Traffic on the King Fahd Causeway linking Saudi Arabia and Bahrain was suspended on Tuesday after authorities cited security concerns tied to Iranian threats against Saudi Arabia’s Eastern Province, turning one of the Gulf’s most important transport links into the latest flashpoint in a widening regional crisis. The closure came as Saudi air defences said they had intercepted ballistic missiles aimed at the kingdom’s east and as tensions sharpened around the Strait of Hormuz.

The King Fahd Causeway Authority said vehicle movement had been halted “as a precautionary measure”, according to reports citing its public announcement. That wording suggested officials were acting to prevent civilian exposure rather than responding to confirmed damage on the crossing itself. The 25-kilometre bridge and causeway system is Bahrain’s only land connection to the Arabian Peninsula, giving the shutdown commercial, strategic and political weight well beyond ordinary cross-border traffic disruption.

Saudi Arabia’s defence ministry said seven ballistic missiles launched towards the Eastern Region had been intercepted and destroyed, with debris falling near energy facilities. Reports said no injuries were immediately confirmed, though damage assessments were continuing. That detail is especially significant because the Eastern Province is central to the kingdom’s oil infrastructure, making any incoming strike or even intercepted debris a matter of international market concern as well as domestic security.

Bahrain, for its part, has remained on a heightened security footing amid repeated aerial threats over the past several days. The island kingdom’s strategic exposure is unusually high: it hosts the United States Navy’s Fifth Fleet and depends on the causeway not only for civilian movement but also for the uninterrupted flow of goods, workers and official travel from Saudi Arabia. A stoppage on that route therefore carries implications for supply chains, commuting patterns and military contingency planning, even if the suspension proves temporary.

The immediate backdrop is the hardening confrontation between Washington and Tehran over Hormuz. President Donald Trump said his Tuesday deadline for Iran to agree to terms including the reopening of the strait was final, while Iran signalled it would not accept a temporary arrangement under pressure. Trump also threatened strikes on Iranian infrastructure, including bridges and power plants, language that drew warnings from humanitarian and international law voices that civilian infrastructure must not become a normalised target in wartime rhetoric or action.
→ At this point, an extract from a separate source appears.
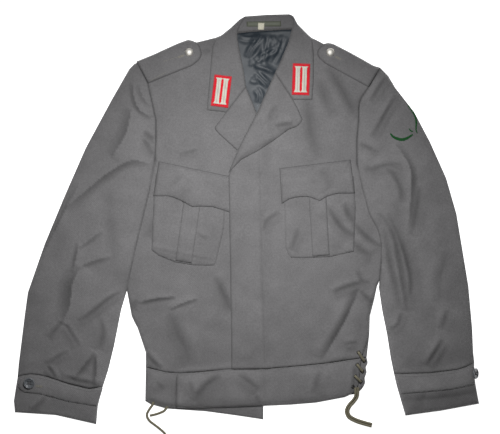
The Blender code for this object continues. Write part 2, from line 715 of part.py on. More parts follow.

That broader confrontation has already rippled through energy markets. Reuters reported Brent crude rising above $110 a barrel and West Texas Intermediate above $113 as traders weighed disrupted shipping through Hormuz and the possibility of deeper military escalation. About a fifth of the world’s oil passes through the strait, so each new threat to Gulf transport corridors is being read not as an isolated incident but as part of a larger contest over access, deterrence and economic pressure. The causeway suspension, while not an oil route itself, reinforces the sense that civilian and commercial infrastructure across the region is being drawn into the conflict’s orbit.

No authoritative public reporting so far has indicated that the causeway was struck. That distinction matters. The verified position from major news agencies is that traffic was suspended because of threats and precautionary security measures, not because the structure had been destroyed or rendered unusable. In a fast-moving conflict where social-media claims often outrun confirmed facts, that chronology is important: missile interceptions in Saudi Arabia’s east were reported first, and the closure followed as authorities acted to reduce risk on a highly exposed crossing.